Instructions for the task: All of the material below is to be returned exactly.

■ ■ ■ ■

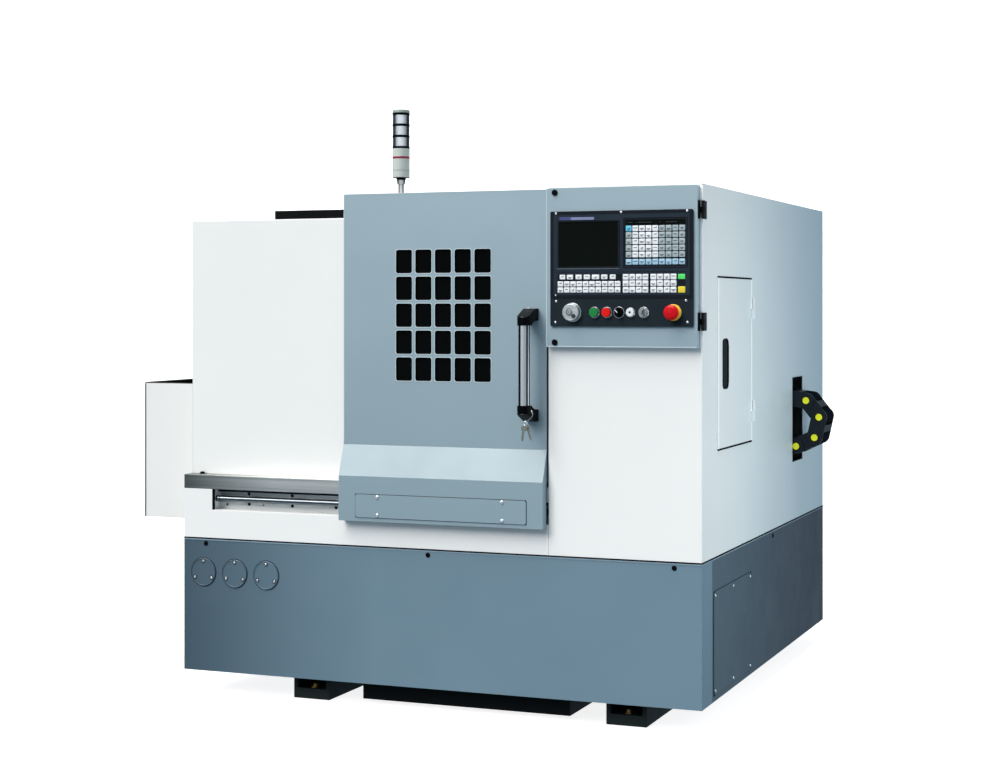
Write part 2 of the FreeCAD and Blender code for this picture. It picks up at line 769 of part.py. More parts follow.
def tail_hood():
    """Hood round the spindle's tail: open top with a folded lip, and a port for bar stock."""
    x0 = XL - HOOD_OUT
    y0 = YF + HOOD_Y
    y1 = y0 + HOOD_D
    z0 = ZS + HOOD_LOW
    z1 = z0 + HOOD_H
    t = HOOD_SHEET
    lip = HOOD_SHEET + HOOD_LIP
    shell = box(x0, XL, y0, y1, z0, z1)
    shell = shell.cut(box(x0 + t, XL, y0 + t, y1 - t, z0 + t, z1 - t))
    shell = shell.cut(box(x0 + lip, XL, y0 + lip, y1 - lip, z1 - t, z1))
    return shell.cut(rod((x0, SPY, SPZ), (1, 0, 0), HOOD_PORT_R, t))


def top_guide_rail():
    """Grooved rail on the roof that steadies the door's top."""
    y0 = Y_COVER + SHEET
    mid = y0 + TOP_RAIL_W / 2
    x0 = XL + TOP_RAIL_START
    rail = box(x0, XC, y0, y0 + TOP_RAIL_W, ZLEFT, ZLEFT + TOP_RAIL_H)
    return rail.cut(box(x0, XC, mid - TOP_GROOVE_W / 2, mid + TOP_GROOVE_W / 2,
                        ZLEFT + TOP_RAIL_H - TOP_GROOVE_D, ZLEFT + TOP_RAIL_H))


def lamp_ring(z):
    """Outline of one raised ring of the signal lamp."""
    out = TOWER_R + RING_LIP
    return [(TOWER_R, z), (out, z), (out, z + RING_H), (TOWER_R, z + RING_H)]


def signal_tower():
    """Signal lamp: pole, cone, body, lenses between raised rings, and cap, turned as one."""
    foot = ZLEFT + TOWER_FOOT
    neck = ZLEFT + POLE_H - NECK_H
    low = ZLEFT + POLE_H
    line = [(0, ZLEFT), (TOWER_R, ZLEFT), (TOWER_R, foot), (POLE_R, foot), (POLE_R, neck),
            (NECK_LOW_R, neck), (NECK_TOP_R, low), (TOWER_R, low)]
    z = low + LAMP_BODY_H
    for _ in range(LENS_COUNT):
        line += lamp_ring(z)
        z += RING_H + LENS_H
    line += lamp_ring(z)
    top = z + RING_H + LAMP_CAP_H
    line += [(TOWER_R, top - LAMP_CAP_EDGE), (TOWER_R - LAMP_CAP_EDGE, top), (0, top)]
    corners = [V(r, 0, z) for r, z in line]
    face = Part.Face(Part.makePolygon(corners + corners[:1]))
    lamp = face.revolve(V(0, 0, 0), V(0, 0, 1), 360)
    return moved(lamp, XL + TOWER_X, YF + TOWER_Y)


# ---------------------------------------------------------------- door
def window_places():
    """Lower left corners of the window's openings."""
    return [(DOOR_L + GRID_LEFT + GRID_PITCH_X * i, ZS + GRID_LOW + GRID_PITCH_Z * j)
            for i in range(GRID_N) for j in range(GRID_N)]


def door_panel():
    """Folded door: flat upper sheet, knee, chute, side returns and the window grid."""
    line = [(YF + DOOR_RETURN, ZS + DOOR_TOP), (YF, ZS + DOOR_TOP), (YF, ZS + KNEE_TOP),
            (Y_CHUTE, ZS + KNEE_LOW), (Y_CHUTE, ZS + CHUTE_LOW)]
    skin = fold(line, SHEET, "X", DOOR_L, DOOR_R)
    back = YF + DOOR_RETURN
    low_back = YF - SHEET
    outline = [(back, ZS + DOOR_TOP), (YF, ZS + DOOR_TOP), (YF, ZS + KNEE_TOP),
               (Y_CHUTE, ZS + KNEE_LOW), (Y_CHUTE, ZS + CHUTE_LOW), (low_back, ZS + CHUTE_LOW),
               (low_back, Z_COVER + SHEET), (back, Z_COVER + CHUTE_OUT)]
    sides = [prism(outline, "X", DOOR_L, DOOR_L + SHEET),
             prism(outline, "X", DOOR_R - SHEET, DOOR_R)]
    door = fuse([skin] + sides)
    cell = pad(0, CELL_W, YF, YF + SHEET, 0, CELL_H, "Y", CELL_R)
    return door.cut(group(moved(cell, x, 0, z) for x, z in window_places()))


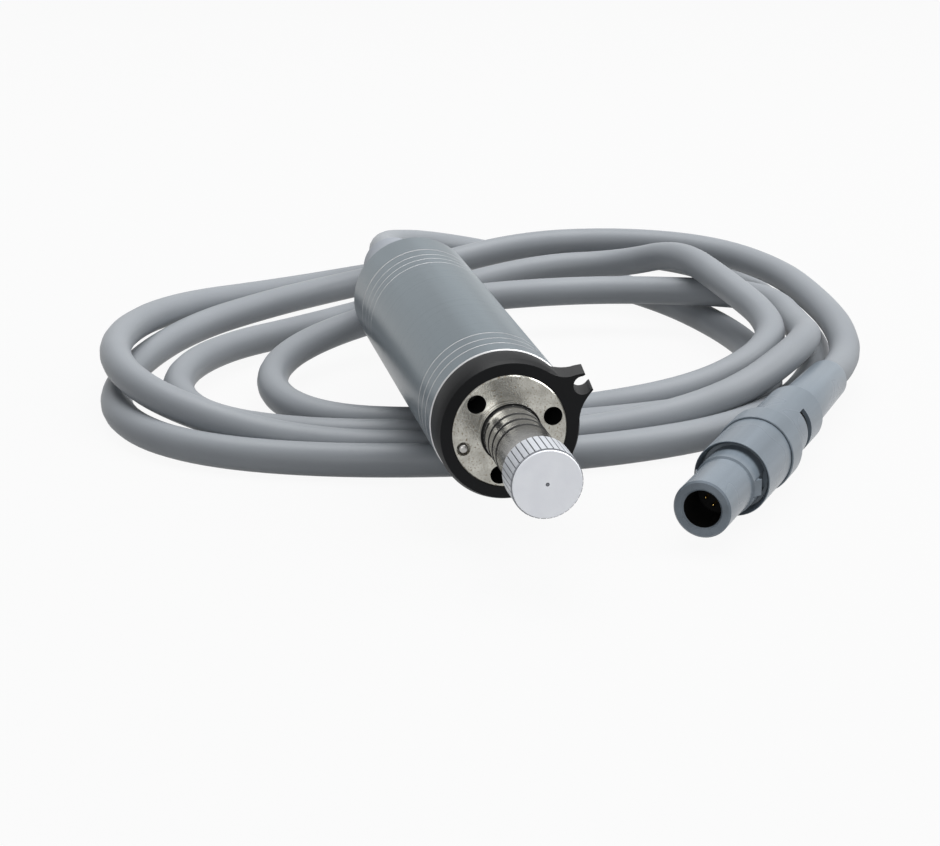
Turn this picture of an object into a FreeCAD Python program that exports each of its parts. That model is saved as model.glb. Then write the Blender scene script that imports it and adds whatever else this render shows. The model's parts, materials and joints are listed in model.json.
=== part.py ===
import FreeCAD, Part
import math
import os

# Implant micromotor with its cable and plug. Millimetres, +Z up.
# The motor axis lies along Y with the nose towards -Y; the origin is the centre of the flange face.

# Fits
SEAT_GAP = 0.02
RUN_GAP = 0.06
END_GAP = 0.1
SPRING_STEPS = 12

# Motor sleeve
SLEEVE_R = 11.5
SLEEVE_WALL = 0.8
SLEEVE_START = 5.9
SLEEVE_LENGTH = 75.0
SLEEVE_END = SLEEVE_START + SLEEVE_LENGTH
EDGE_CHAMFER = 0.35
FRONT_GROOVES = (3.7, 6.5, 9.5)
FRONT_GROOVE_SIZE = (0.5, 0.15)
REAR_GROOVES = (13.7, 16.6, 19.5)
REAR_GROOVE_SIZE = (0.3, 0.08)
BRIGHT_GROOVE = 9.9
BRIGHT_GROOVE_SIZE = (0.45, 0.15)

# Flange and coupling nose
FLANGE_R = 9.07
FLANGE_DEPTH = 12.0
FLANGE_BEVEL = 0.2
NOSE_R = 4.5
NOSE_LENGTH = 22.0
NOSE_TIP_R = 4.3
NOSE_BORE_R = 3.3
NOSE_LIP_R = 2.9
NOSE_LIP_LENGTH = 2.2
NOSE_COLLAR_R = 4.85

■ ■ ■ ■

Reply:
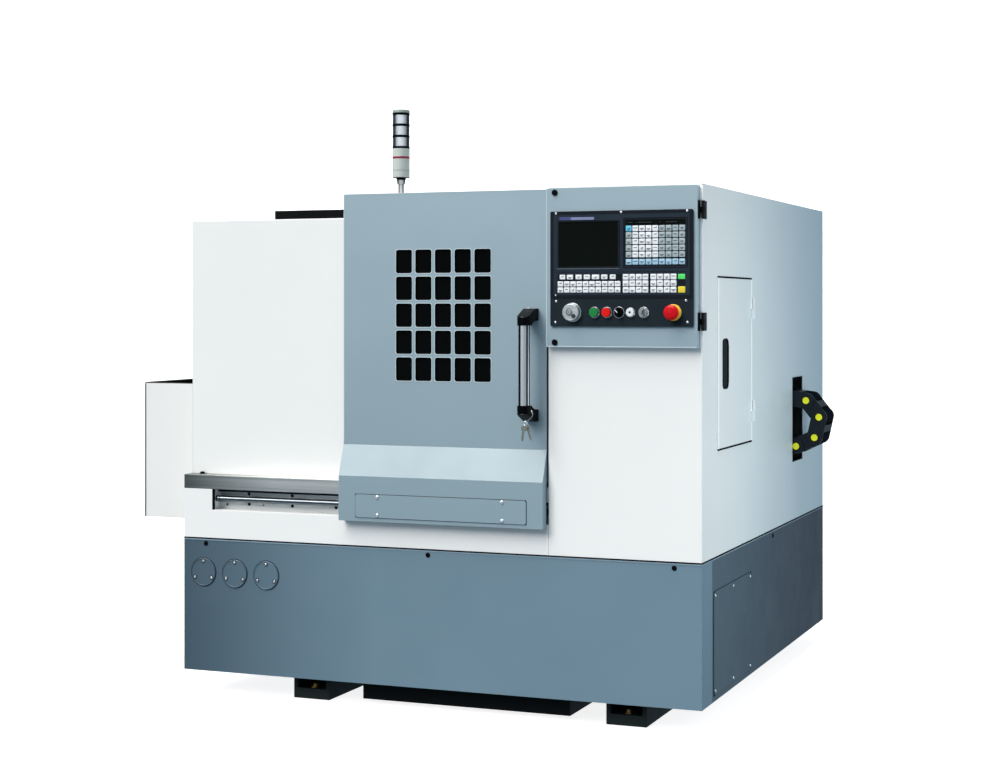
Write part 2 of the FreeCAD and Blender code for this picture. It picks up at line 769 of part.py. More parts follow.
def tail_hood():
    """Hood round the spindle's tail: open top with a folded lip, and a port for bar stock."""
    x0 = XL - HOOD_OUT
    y0 = YF + HOOD_Y
    y1 = y0 + HOOD_D
    z0 = ZS + HOOD_LOW
    z1 = z0 + HOOD_H
    t = HOOD_SHEET
    lip = HOOD_SHEET + HOOD_LIP
    shell = box(x0, XL, y0, y1, z0, z1)
    shell = shell.cut(box(x0 + t, XL, y0 + t, y1 - t, z0 + t, z1 - t))
    shell = shell.cut(box(x0 + lip, XL, y0 + lip, y1 - lip, z1 - t, z1))
    return shell.cut(rod((x0, SPY, SPZ), (1, 0, 0), HOOD_PORT_R, t))


def top_guide_rail():
    """Grooved rail on the roof that steadies the door's top."""
    y0 = Y_COVER + SHEET
    mid = y0 + TOP_RAIL_W / 2
    x0 = XL + TOP_RAIL_START
    rail = box(x0, XC, y0, y0 + TOP_RAIL_W, ZLEFT, ZLEFT + TOP_RAIL_H)
    return rail.cut(box(x0, XC, mid - TOP_GROOVE_W / 2, mid + TOP_GROOVE_W / 2,
                        ZLEFT + TOP_RAIL_H - TOP_GROOVE_D, ZLEFT + TOP_RAIL_H))


def lamp_ring(z):
    """Outline of one raised ring of the signal lamp."""
    out = TOWER_R + RING_LIP
    return [(TOWER_R, z), (out, z), (out, z + RING_H), (TOWER_R, z + RING_H)]


def signal_tower():
    """Signal lamp: pole, cone, body, lenses between raised rings, and cap, turned as one."""
    foot = ZLEFT + TOWER_FOOT
    neck = ZLEFT + POLE_H - NECK_H
    low = ZLEFT + POLE_H
    line = [(0, ZLEFT), (TOWER_R, ZLEFT), (TOWER_R, foot), (POLE_R, foot), (POLE_R, neck),
            (NECK_LOW_R, neck), (NECK_TOP_R, low), (TOWER_R, low)]
    z = low + LAMP_BODY_H
    for _ in range(LENS_COUNT):
        line += lamp_ring(z)
        z += RING_H + LENS_H
    line += lamp_ring(z)
    top = z + RING_H + LAMP_CAP_H
    line += [(TOWER_R, top - LAMP_CAP_EDGE), (TOWER_R - LAMP_CAP_EDGE, top), (0, top)]
    corners = [V(r, 0, z) for r, z in line]
    face = Part.Face(Part.makePolygon(corners + corners[:1]))
    lamp = face.revolve(V(0, 0, 0), V(0, 0, 1), 360)
    return moved(lamp, XL + TOWER_X, YF + TOWER_Y)


# ---------------------------------------------------------------- door
def window_places():
    """Lower left corners of the window's openings."""
    return [(DOOR_L + GRID_LEFT + GRID_PITCH_X * i, ZS + GRID_LOW + GRID_PITCH_Z * j)
            for i in range(GRID_N) for j in range(GRID_N)]


def door_panel():
    """Folded door: flat upper sheet, knee, chute, side returns and the window grid."""
    line = [(YF + DOOR_RETURN, ZS + DOOR_TOP), (YF, ZS + DOOR_TOP), (YF, ZS + KNEE_TOP),
            (Y_CHUTE, ZS + KNEE_LOW), (Y_CHUTE, ZS + CHUTE_LOW)]
    skin = fold(line, SHEET, "X", DOOR_L, DOOR_R)
    back = YF + DOOR_RETURN
    low_back = YF - SHEET
    outline = [(back, ZS + DOOR_TOP), (YF, ZS + DOOR_TOP), (YF, ZS + KNEE_TOP),
               (Y_CHUTE, ZS + KNEE_LOW), (Y_CHUTE, ZS + CHUTE_LOW), (low_back, ZS + CHUTE_LOW),
               (low_back, Z_COVER + SHEET), (back, Z_COVER + CHUTE_OUT)]
    sides = [prism(outline, "X", DOOR_L, DOOR_L + SHEET),
             prism(outline, "X", DOOR_R - SHEET, DOOR_R)]
    door = fuse([skin] + sides)
    cell = pad(0, CELL_W, YF, YF + SHEET, 0, CELL_H, "Y", CELL_R)
    return door.cut(group(moved(cell, x, 0, z) for x, z in window_places()))


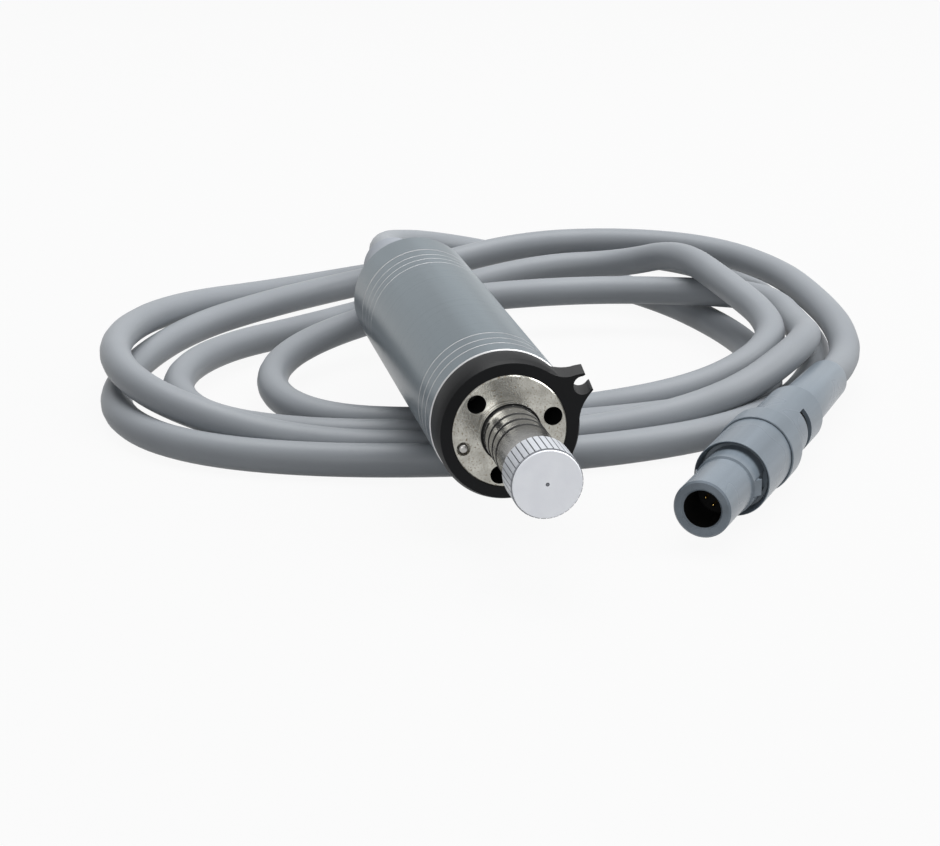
Turn this picture of an object into a FreeCAD Python program that exports each of its parts. That model is saved as model.glb. Then write the Blender scene script that imports it and adds whatever else this render shows. The model's parts, materials and joints are listed in model.json.
=== part.py ===
import FreeCAD, Part
import math
import os

# Implant micromotor with its cable and plug. Millimetres, +Z up.
# The motor axis lies along Y with the nose towards -Y; the origin is the centre of the flange face.

# Fits
SEAT_GAP = 0.02
RUN_GAP = 0.06
END_GAP = 0.1
SPRING_STEPS = 12

# Motor sleeve
SLEEVE_R = 11.5
SLEEVE_WALL = 0.8
SLEEVE_START = 5.9
SLEEVE_LENGTH = 75.0
SLEEVE_END = SLEEVE_START + SLEEVE_LENGTH
EDGE_CHAMFER = 0.35
FRONT_GROOVES = (3.7, 6.5, 9.5)
FRONT_GROOVE_SIZE = (0.5, 0.15)
REAR_GROOVES = (13.7, 16.6, 19.5)
REAR_GROOVE_SIZE = (0.3, 0.08)
BRIGHT_GROOVE = 9.9
BRIGHT_GROOVE_SIZE = (0.45, 0.15)

# Flange and coupling nose
FLANGE_R = 9.07
FLANGE_DEPTH = 12.0
FLANGE_BEVEL = 0.2
NOSE_R = 4.5
NOSE_LENGTH = 22.0
NOSE_TIP_R = 4.3
NOSE_BORE_R = 3.3
NOSE_LIP_R = 2.9
NOSE_LIP_LENGTH = 2.2
NOSE_COLLAR_R = 4.85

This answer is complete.